Records supplied

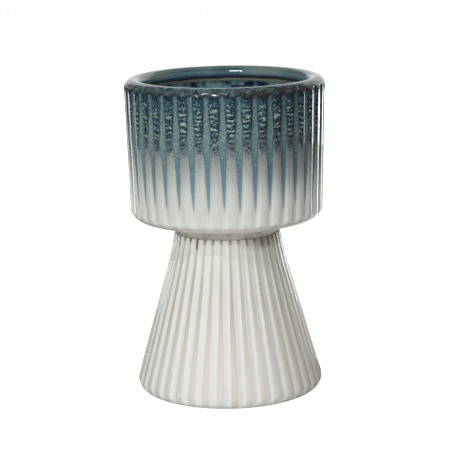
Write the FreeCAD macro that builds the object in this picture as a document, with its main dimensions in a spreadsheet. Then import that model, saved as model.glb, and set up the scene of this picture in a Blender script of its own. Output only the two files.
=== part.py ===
import FreeCAD, Part
import math
import os
import Sketcher

# Fluted ceramic flower pot: a bowl with a rolled lip on a flared pedestal, joined by a clay collar.
# Millimetres, +Z up. The origin is the centre of the foot, on the surface that the pot stands on.

doc = FreeCAD.newDocument("FlowerPot")

sizes = doc.addObject("Spreadsheet::Sheet", "Sizes")
DRIVING_SIZES = {
    # bowl, outside
    "rim_diameter": 145.0,
    "bowl_taper": 2.3,
    "bowl_height": 102.5,
    "bowl_bottom_round": 9.4,
    "lip_outer_round": 7.0,
    # bowl, inside
    "lip_width": 12.7,
    "lip_depth": 8.4,
    "lip_under_rise": 4.0,
    "bowl_wall": 6.7,
    "bowl_floor": 8.0,
    "hollow_bottom_bevel": 5.0,
    # collar between bowl and pedestal, set in from the ridges of the neck
    "collar_inset": 1.3,
    "collar_height": 10.0,
    # pedestal, outside
    "pedestal_height": 117.5,
    "foot_diameter": 136.0,
    "foot_round": 8.5,
    "neck_diameter": 77.8,
    "neck_rise": 24.2,
    "neck_flare": 5.3,
    # pedestal, inside
    "neck_wall": 7.9,
    "foot_ring_width": 4.0,
    # flutes
    "flute_count": 40,
    "ridge_share": 0.62,
    "bowl_flute_depth": 1.1,
    "foot_flute_depth": 1.1,
    "underside_depth_share": 0.4,
    # how many straight steps each rounded end and the flared cone take
    "bottom_steps": 2,
    "foot_steps": 2,
    "head_steps": 2,
    "flare_steps": 3,
    "lip_outer_steps": 3,
    "lip_inner_steps": 2,
    # how far every cut runs past the clay
    "cut_overrun": 5.0,
}
for row, (alias, value) in enumerate(DRIVING_SIZES.items(), start=1):
    sizes.set(f"A{row}", alias)
    sizes.set(f"B{row}", str(value))
    sizes.setAlias(f"B{row}", alias)
doc.recompute()

# Sizes that several pieces share, worked out from the sheet.
RIM = "(Sizes.rim_diameter / 2)"
CROWN = f"({RIM} - Sizes.lip_outer_round)"
NECK = "(Sizes.neck_diameter / 2)"
BORE = f"({NECK} - Sizes.neck_wall)"
ZERO = "0"


def size(alias):
    return float(getattr(sizes, alias))


def value_of(expression):
    result = sizes.evalExpression(expression)
    return float(getattr(result, "Value", result))


def origin_plane(body, role):
    for feature in body.Origin.OriginFeatures:
        if feature.Role == role:
            return feature


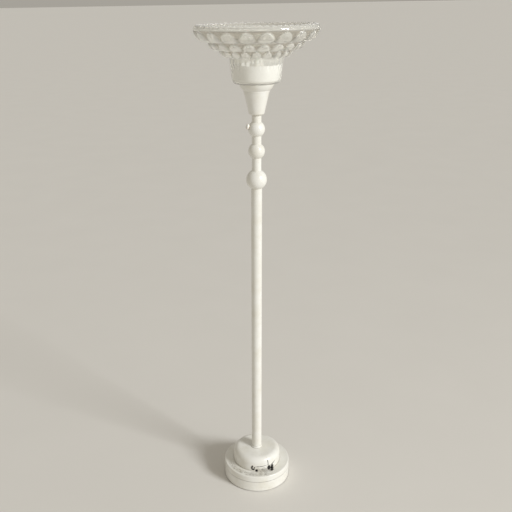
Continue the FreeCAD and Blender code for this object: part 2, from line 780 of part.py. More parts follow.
def socket():
    """The porcelain lamp holder: metal cap on the pipe, body, screw shell and centre contact."""
    screws = group_around("socket_screws", socket_screw, 2, "socket_screw_circle")
    keep("socket_screws", screws)

    cap = turned_body("socket_cap_blank", (
        ("pipe_radius", "0"),
        ("socket_hub_radius", "0"),
        ("socket_hub_radius", "socket_hub_height"),
        ("socket_radius", "socket_hub_height"),
        ("socket_radius", "socket_hub_height + socket_plate"),
        ("pipe_radius", "socket_hub_height + socket_plate")))
    cap.setExpression("Placement.Base.z", bind("socket_cap_level"))
    keep("socket_cap", cut("socket_cap", cap, screws))

    cavity = "shell_outer + shell_play"
    porcelain = turned_body("socket_body_blank", (
        ("contact_shank_radius", "0"),
        ("socket_radius", "0"),
        ("socket_radius", "socket_height - 2", "2", "left"),
        ("socket_radius - 2", "socket_height"),
        (cavity, "socket_height"),
        (cavity, "socket_floor"),
        ("contact_shank_radius", "socket_floor")))
    porcelain.setExpression("Placement.Base.z", bind("socket_level"))
    keep("socket_body", cut("socket_body", porcelain, screws))

    turned("socket_shell", "socket_seat", (
        ("bulb_insulator_radius", "0"),
        ("shell_outer", "0"),
        ("shell_outer", "shell_height"),
        ("shell_bore_radius", "shell_height"),
        ("shell_bore_radius", "shell_sheet"),
        ("bulb_insulator_radius", "shell_sheet")))
    turned("socket_contact", "socket_level", (
        ("0", "0"),
        ("contact_shank_radius", "0"),
        ("contact_shank_radius", "socket_floor"),
        ("contact_radius", "socket_floor"),
        ("contact_radius", "socket_floor + contact_height - 0.8", "0.8", "left"),
        ("contact_radius - 0.8", "socket_floor + contact_height"),
        ("0", "socket_floor + contact_height")))


def bulb():
    """The bulb: centre contact, black insulator, threaded cap and frosted pear-shaped glass."""
    turned("bulb_contact", "bulb_level", (
        ("0", "0"),
        ("bulb_tip_radius - 1.2", "0", "1.2", "left"),
        ("bulb_tip_radius", "1.2"),
        ("bulb_tip_radius", "bulb_tip_height"),
        ("0", "bulb_tip_height")))
    turned("bulb_insulator", "bulb_level", (
        ("0", "bulb_tip_height"),
        ("bulb_tip_radius", "bulb_tip_height"),
        ("bulb_insulator_radius", "insulator_top"),
        ("bulb_insulator_radius - bulb_cap_sheet", "insulator_top + bulb_cap_sheet"),
        ("0", "insulator_top + bulb_cap_sheet")))
    turned("bulb_cap", "bulb_level", (
        ("bulb_insulator_radius", "insulator_top"),
        ("bulb_cap_radius", "cap_bevel_top"),
        ("bulb_cap_radius", "bulb_cap_height"),
        ("bulb_cap_inner", "bulb_cap_height"),
        ("bulb_cap_inner", "cap_bevel_top + bulb_cap_sheet / 2"),
        ("bulb_insulator_radius - bulb_cap_sheet", "insulator_top + bulb_cap_sheet")))
    wall = "bulb_glass_wall"
    inner_shoulder = "sqrt((bulb_radius - %s)^2 - (bulb_shoulder_radius - %s)^2)" % (wall, wall)
    turned("bulb_glass", "bulb_level", (
        ("bulb_cap_inner", "bulb_cap_height - 10"),
        ("bulb_cap_inner", "bulb_cap_height"),
        ("bulb_throat_radius", "bulb_throat_height", "bulb_throat_curve", "right"),
        ("bulb_shoulder_radius", "bulb_shoulder_height", "bulb_radius", "left"),
        ("0", "bulb_height"),
        ("0", "bulb_height - %s" % wall, "bulb_radius - %s" % wall, "right"),
        ("bulb_shoulder_radius - %s" % wall, "bulb_centre - %s" % inner_shoulder,
         "bulb_throat_curve", "left"),
        ("bulb_throat_radius - %s" % wall, "bulb_throat_height"),
        ("bulb_cap_inner - %s" % wall, "bulb_cap_height"),
        ("bulb_cap_inner - %s" % wall, "bulb_cap_height - 10")))


def supply_wire():
    """The sheathed two-core wire from the bushing, under the weight and up to the lamp holder."""
    body = document.addObject("PartDesign::Body", "supply_wire")
    start = "base_radius + bushing_flange_thickness - bushing_length"
    route = new_sketch(body, "wire_route", "YZ_Plane")
    points = [FreeCAD.Vector(number(across), number(up), 0) for across, up in (
        (start, "wire_height"), ("wire_bend", "wire_height"),
        ("0", "wire_height + wire_bend"), ("0", "socket_level"))]
    route.addGeometry(Part.LineSegment(points[0], points[1]), False)
    route.addGeometry(arc_between(points[1], points[2], number("wire_bend"), "right"), False)
    route.addGeometry(Part.LineSegment(points[2], points[3]), False)
    route.addConstraint(Sketcher.Constraint("Coincident", 0, 2, 1, 2))
    route.addConstraint(Sketcher.Constraint("Coincident", 1, 1, 2, 1))
    pin(route, 0, 1, start, "wire_height")
    pin(route, 0, 2, "wire_bend", "wire_height")
    pin(route, 2, 1, "0", "wire_height + wire_bend")
    pin(route, 2, 2, "0", "socket_level")
    index = route.addConstraint(Sketcher.Constraint("Radius", 1, number("wire_bend")))
    route.setExpression("Constraints[%d]" % index, bind("wire_bend"))

    section = new_sketch(body, "wire_section", "XZ_Plane")
    section.setExpression("AttachmentOffset.Base.z", bind("-(%s)" % start))
    section.addGeometry(Part.Circle(FreeCAD.Vector(0, 1, 0), FreeCAD.Vector(0, 0, 1), 1), False)
    section.addConstraint(Sketcher.Constraint("PointOnObject", 0, 3, -2))
    index = section.addConstraint(Sketcher.Constraint("DistanceY", -1, 1, 0, 3, 1.0))
    section.setExpression("Constraints[%d]" % index, bind("wire_height"))
    index = section.addConstraint(Sketcher.Constraint("Radius", 0, 1.0))
    section.setExpression("Constraints[%d]" % index, bind("wire_radius"))
    sweep = body.newObject("PartDesign::AdditivePipe", "wire_sweep")
    sweep.Profile = section
    sweep.Spine = route
    keep("supply_wire", body)


def check_document():
    """Stop if any object failed to build or any node has no valid shape."""
    for item in document.Objects:
        broken = [state for state in PROBLEM_STATES if state in item.State]
        if broken:
            raise RuntimeError("%s is %s" % (item.Label, ", ".join(broken)))
    for label, piece in nodes.items():
        if piece.Shape.isNull() or not piece.Shape.isValid() or not piece.Shape.Solids:
            raise RuntimeError("%s has no valid solid" % label)


def write_parts():
    """Write each node's shape to its own STEP file."""
    os.makedirs("parts", exist_ok=True)
    for label, piece in nodes.items():
        piece.Shape.exportStep(os.path.join("parts", label + ".step"))


fill_sheet()
felt_pad()
base_plate_and_weight()
base_skirt()
cord_bushing()
base_cover()
base_step()
base_clamp()
pole()
stem()
switch_ball()
switch()
husk()
bell_cup()
shade_glass()
liner()
socket()
bulb()
supply_wire()
document.recompute()
check_document()
write_parts()
print("%d nodes written" % len(nodes))
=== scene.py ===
import json
import math

import bpy
from mathutils import Matrix, Vector, noise


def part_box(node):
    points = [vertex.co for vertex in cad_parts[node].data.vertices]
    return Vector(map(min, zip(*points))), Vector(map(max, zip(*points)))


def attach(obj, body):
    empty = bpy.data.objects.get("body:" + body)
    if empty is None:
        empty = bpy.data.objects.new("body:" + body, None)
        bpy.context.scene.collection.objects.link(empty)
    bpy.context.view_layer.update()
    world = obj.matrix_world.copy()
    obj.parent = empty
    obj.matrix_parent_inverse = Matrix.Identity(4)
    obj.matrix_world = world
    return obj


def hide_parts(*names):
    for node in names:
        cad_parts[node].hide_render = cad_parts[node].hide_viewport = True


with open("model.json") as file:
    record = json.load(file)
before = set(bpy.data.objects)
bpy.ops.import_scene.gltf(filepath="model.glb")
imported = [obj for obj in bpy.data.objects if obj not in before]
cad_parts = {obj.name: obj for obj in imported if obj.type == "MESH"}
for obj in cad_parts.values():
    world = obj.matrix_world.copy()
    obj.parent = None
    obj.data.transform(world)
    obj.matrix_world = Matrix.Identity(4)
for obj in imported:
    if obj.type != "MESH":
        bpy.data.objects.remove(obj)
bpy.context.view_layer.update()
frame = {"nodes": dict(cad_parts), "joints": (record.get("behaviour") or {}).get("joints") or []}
cad = frame["nodes"]
MM = 0.001

# ---- Felt pad ----
# A round of wool felt glued under the base so that it doesn't scratch the floor. It is die-cut from
# pressed, unwoven wool, so its face is a mat of short fibres and its cut edge is a little furry.


def srgb(code):
    """Turns an sRGB hex colour into the linear colour that a shader works in."""
    parts = [int(code[i:i + 2], 16) / 255 for i in (1, 3, 5)]
    return tuple(p / 12.92 if p <= 0.04045 else ((p + 0.055) / 1.055) ** 2.4 for p in parts) + (1,)


def add(tree, kind, settings):
    """Adds a node. A key is an option or an input, and a value is its setting or the socket wired to it."""
    made = tree.nodes.new("ShaderNode" + kind)
    for key, value in settings.items():
        if isinstance(value, bpy.types.NodeSocket):
            tree.links.new(value, made.inputs[key])
        elif isinstance(key, str) and hasattr(made, key):
            setattr(made, key, value)
        else:
            made.inputs[key].default_value = value
    return made


def finish(name, settings):
    """Starts a material: its node tree, its shader with fixed settings, and the piece's own coordinates."""
    material = bpy.data.materials.new(name)
    material.use_nodes = True
    tree = material.node_tree
    shader = tree.nodes["Principled BSDF"]
    for key, value in settings.items():
        shader.inputs[key].default_value = value
    return material, tree, shader, add(tree, "TexCoord", {}).outputs["Object"]


def blotches(tree, place, size, detail=4.0, rough=0.5):
    """Cloudy noise whose patches are about size metres across."""
    cloud = add(tree, "TexNoise", {"Vector": place, "Scale": 1 / size, "Detail": detail, "Roughness": rough})
    return cloud.outputs["Fac"]


def between(tree, fac, low, high, start, end):
    """Stretches fac from the range low..high to the range start..end, held at both ends."""
    return add(tree, "MapRange", {"Value": fac, "From Min": low, "From Max": high,
                                  "To Min": start, "To Max": end}).outputs["Result"]


def blend(tree, fac, first, second):
    """Mixes two colours, each a hex code or a socket."""
    first, second = (srgb(c) if isinstance(c, str) else c for c in (first, second))
    return add(tree, "MixRGB", {"Fac": fac, "Color1": first, "Color2": second}).outputs["Color"]


def emboss(tree, shader, height, depth, strength=1.0):
    """Wires height, from 0 to 1, to the shader as relief that is depth metres deep."""
    bump = add(tree, "Bump", {"Height": height, "Distance": depth, "Strength": strength})
    tree.links.new(bump.outputs["Normal"], shader.inputs["Normal"])


def wear(material, *names):
    """Gives CAD pieces a finish in place of the frame's plain one."""
    for name in names:
        cad[name].material_slots[0].material = material


def surface(name, rows):
    """A smooth closed mesh through rows of points. Each row goes round the piece, and the rows follow its
    profile, the last one joined to the first."""
    across = len(rows[0])
    faces = []
    for i in range(len(rows)):
        here, following = i * across, (i + 1) % len(rows) * across
        for j in range(across):
            k = (j + 1) % across
            faces.append((here + j, here + k, following + k, following + j))
    mesh = bpy.data.meshes.new(name)
    mesh.from_pydata([p[:3] for row in rows for p in row], [], faces)
    mesh.polygons.foreach_set("use_smooth", [True] * len(faces))
    mesh.update()
    made = bpy.data.objects.new(name, mesh)
    bpy.context.scene.collection.objects.link(made)
    return made


def install(made, material, body, node):
    """Puts a finished piece on its body in place of a CAD node."""
    made.data.materials.append(material)
    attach(made, body)
    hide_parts(node)


felt_low, felt_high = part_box("felt_pad")
felt_radius = felt_high.x
felt_thick = felt_high.z - felt_low.z
FELT_FUZZ = 0.35 * MM
FELT_NAP = 0.12 * MM
FELT_EDGE = 0.97
RUFFLES_A_METRE = 160
FELT_COLUMNS = 240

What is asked
Stopping at the line containing "import Sketcher", please repeat exactly every line from the very start of the entries, that line included, and nothing more.

Problem solution
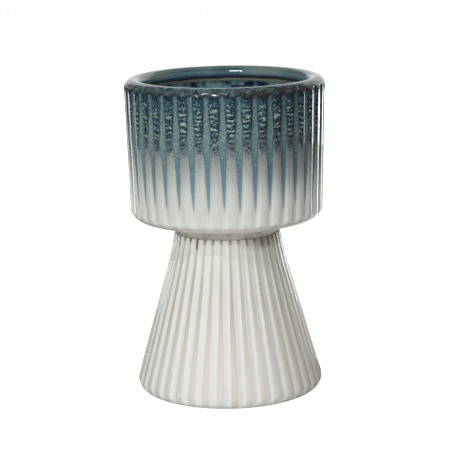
Write the FreeCAD macro that builds the object in this picture as a document, with its main dimensions in a spreadsheet. Then import that model, saved as model.glb, and set up the scene of this picture in a Blender script of its own. Output only the two files.
=== part.py ===
import FreeCAD, Part
import math
import os
import Sketcher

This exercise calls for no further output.